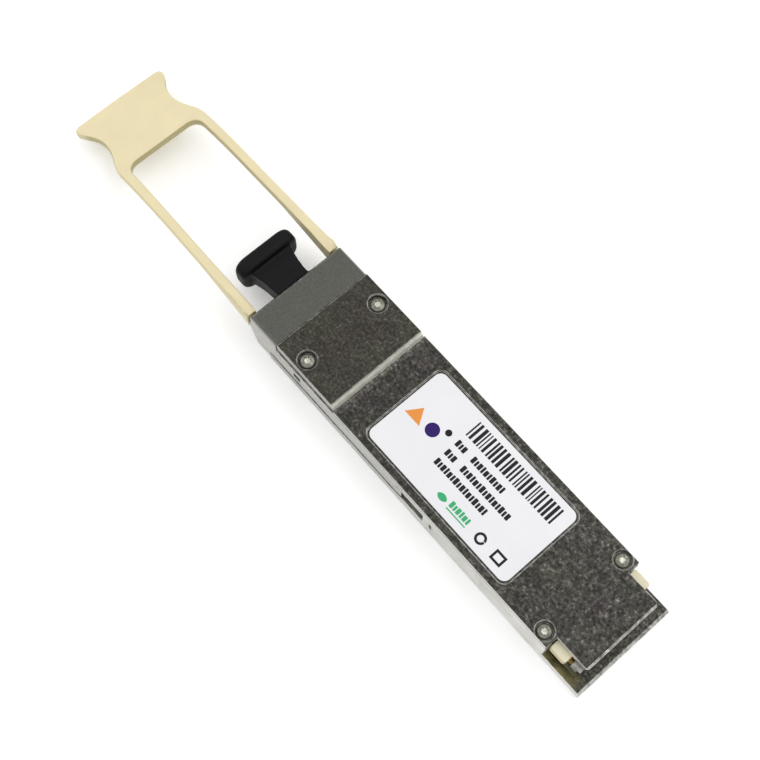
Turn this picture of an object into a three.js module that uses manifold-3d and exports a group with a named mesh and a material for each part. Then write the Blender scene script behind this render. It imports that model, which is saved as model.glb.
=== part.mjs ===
// A pluggable optical transceiver module: die-cast shell and cover, pull tab on a sprung latch slider,
// fibre port with its dust plug, and the optics and electronics inside.
// Millimetres. While it is built, X = 0 is just behind the front edge of the cover, +X runs to the host
// connector, Y = 0 is the centre plane and Z = 0 the underside. At the end the group is moved so that the
// origin is the middle of the object's footprint.
import * as THREE from "three";
import { mergeVertices } from "three/addons/utils/BufferGeometryUtils.js";
import Module from "manifold-3d";

const wasm = await Module();
wasm.setup();

// ---- driving dimensions ----
const HALF_WIDTH = 9.175;
const MAIN_TOP = 8.5;
const RAISED_TOP = 9.6;
const WALL_TOP = 7.36;
const FLOOR = 1.0;
const WALL_REAR = 59.2;
const SHELL_REAR = 67.0;
const APRON_TOP = 2.2;

const NOSE = {
  front: -6.65,
  back: -0.46,
  half: 9.1,
  bottom: 1.8,
  undercut: -3.9,
  top: 9.2,
  chamfer: 0.3,
  rounding: 0.9,
};
const CHEEK_FRONT = -2.4;
const CHANNEL = { floor: 8.62, low: 2.2, high: 6.3, end: 33.2 };
const SPRING_BAY = { front: -2.6, back: 5.6, inner: 6.75, low: 3.3, high: 5.4 };

const PORT = { half: 5.4, low: 2.5, high: 7.9, back: 6.4 };
const PORT_AXIS = 5.2;

const BOARD = { front: 15.5, back: 64.3, half: 7.8, low: 3.7, high: 4.7 };
const LEDGE = 3.6;
const CAVITY_HALF = 8.0;

const COVER = {
  front: -0.42,
  under: 7.4,
  frontHalf: 8.95,
  ridge: 12.4,
  ridgeFoot: 12.95,
  rear: 65.2,
  tongueHalf: 7.05,
  tongueCorner: 0.45,
  chamfer: 0.25,
};
const LABEL = { x0: 18.75, x1: 48.65, y0: -7.6, y1: 7.4, radius: 1.2, thickness: 0.14 };
const POCKET_DEPTH = 0.3;
const POCKET_RIM = 0.36;

const FRONT_SCREW = { x: 4.6, y: 7.0, seat: 8.9, bore: 1.42, head: 1.28, tip: 6.1 };
const REAR_SCREW = { x: 57.25, y: 7.7, seat: 7.85, bore: 1.35, head: 1.21, tip: 5.1 };
const SHANK_RADIUS = 0.6;
const SCREW_HOLE = 0.72;
const BORE_CHAMFER = 0.18;

const SHEET = 0.35;
const SLIDER_OUT = 9.07;
const SLIDER_FOOT = 0.15;
const TAB = { end: -53.8, body: -7.4, window: -40.7, windowRadius: 1.8 };
const SPRING = { x0: -2.5, x1: 4.75, y: 7.7, z: 4.35, radius: 0.62, wire: 0.13, turns: 6 };

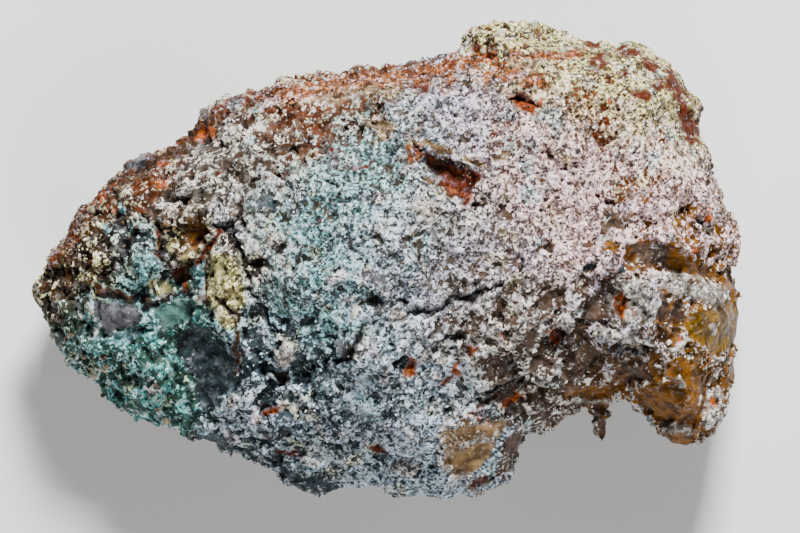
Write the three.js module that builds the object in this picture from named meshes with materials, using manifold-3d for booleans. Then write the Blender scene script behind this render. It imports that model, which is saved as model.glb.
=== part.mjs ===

+--

◆ OBJECTIVE: Write all of the records out again exactly.

◆ FULL OUTPUT:
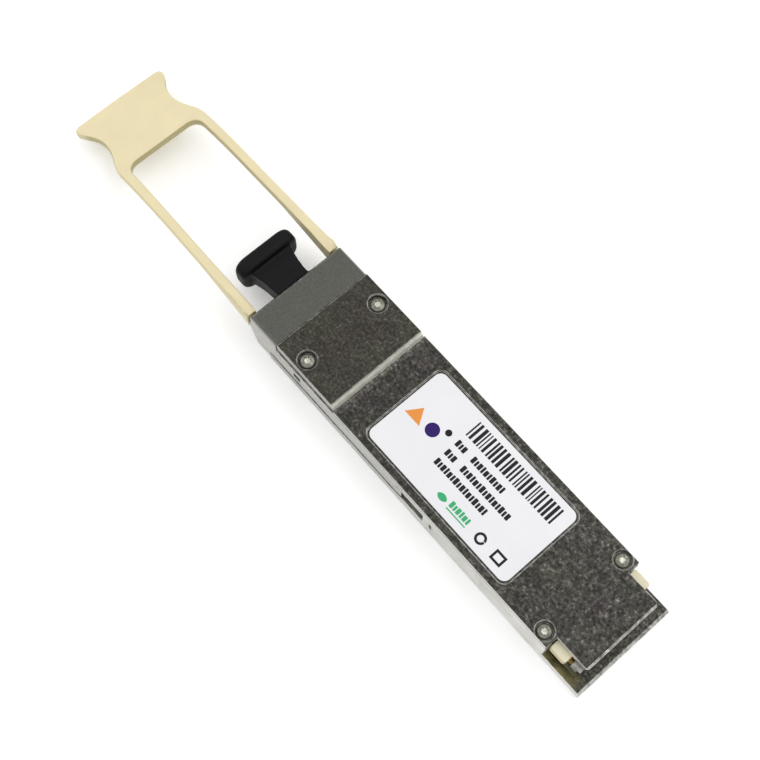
Turn this picture of an object into a three.js module that uses manifold-3d and exports a group with a named mesh and a material for each part. Then write the Blender scene script behind this render. It imports that model, which is saved as model.glb.
=== part.mjs ===
// A pluggable optical transceiver module: die-cast shell and cover, pull tab on a sprung latch slider,
// fibre port with its dust plug, and the optics and electronics inside.
// Millimetres. While it is built, X = 0 is just behind the front edge of the cover, +X runs to the host
// connector, Y = 0 is the centre plane and Z = 0 the underside. At the end the group is moved so that the
// origin is the middle of the object's footprint.
import * as THREE from "three";
import { mergeVertices } from "three/addons/utils/BufferGeometryUtils.js";
import Module from "manifold-3d";

const wasm = await Module();
wasm.setup();

// ---- driving dimensions ----
const HALF_WIDTH = 9.175;
const MAIN_TOP = 8.5;
const RAISED_TOP = 9.6;
const WALL_TOP = 7.36;
const FLOOR = 1.0;
const WALL_REAR = 59.2;
const SHELL_REAR = 67.0;
const APRON_TOP = 2.2;

const NOSE = {
  front: -6.65,
  back: -0.46,
  half: 9.1,
  bottom: 1.8,
  undercut: -3.9,
  top: 9.2,
  chamfer: 0.3,
  rounding: 0.9,
};
const CHEEK_FRONT = -2.4;
const CHANNEL = { floor: 8.62, low: 2.2, high: 6.3, end: 33.2 };
const SPRING_BAY = { front: -2.6, back: 5.6, inner: 6.75, low: 3.3, high: 5.4 };

const PORT = { half: 5.4, low: 2.5, high: 7.9, back: 6.4 };
const PORT_AXIS = 5.2;

const BOARD = { front: 15.5, back: 64.3, half: 7.8, low: 3.7, high: 4.7 };
const LEDGE = 3.6;
const CAVITY_HALF = 8.0;

const COVER = {
  front: -0.42,
  under: 7.4,
  frontHalf: 8.95,
  ridge: 12.4,
  ridgeFoot: 12.95,
  rear: 65.2,
  tongueHalf: 7.05,
  tongueCorner: 0.45,
  chamfer: 0.25,
};
const LABEL = { x0: 18.75, x1: 48.65, y0: -7.6, y1: 7.4, radius: 1.2, thickness: 0.14 };
const POCKET_DEPTH = 0.3;
const POCKET_RIM = 0.36;

const FRONT_SCREW = { x: 4.6, y: 7.0, seat: 8.9, bore: 1.42, head: 1.28, tip: 6.1 };
const REAR_SCREW = { x: 57.25, y: 7.7, seat: 7.85, bore: 1.35, head: 1.21, tip: 5.1 };
const SHANK_RADIUS = 0.6;
const SCREW_HOLE = 0.72;
const BORE_CHAMFER = 0.18;

const SHEET = 0.35;
const SLIDER_OUT = 9.07;
const SLIDER_FOOT = 0.15;
const TAB = { end: -53.8, body: -7.4, window: -40.7, windowRadius: 1.8 };
const SPRING = { x0: -2.5, x1: 4.75, y: 7.7, z: 4.35, radius: 0.62, wire: 0.13, turns: 6 };

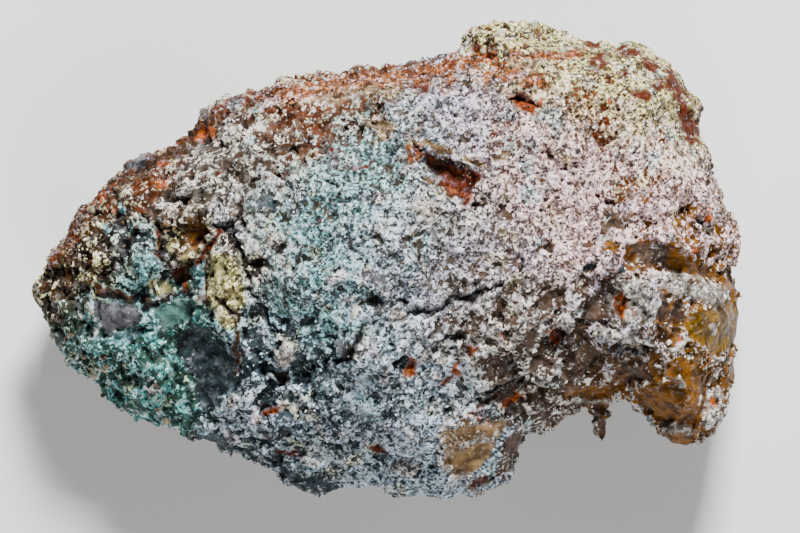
Write the three.js module that builds the object in this picture from named meshes with materials, using manifold-3d for booleans. Then write the Blender scene script behind this render. It imports that model, which is saved as model.glb.
=== part.mjs ===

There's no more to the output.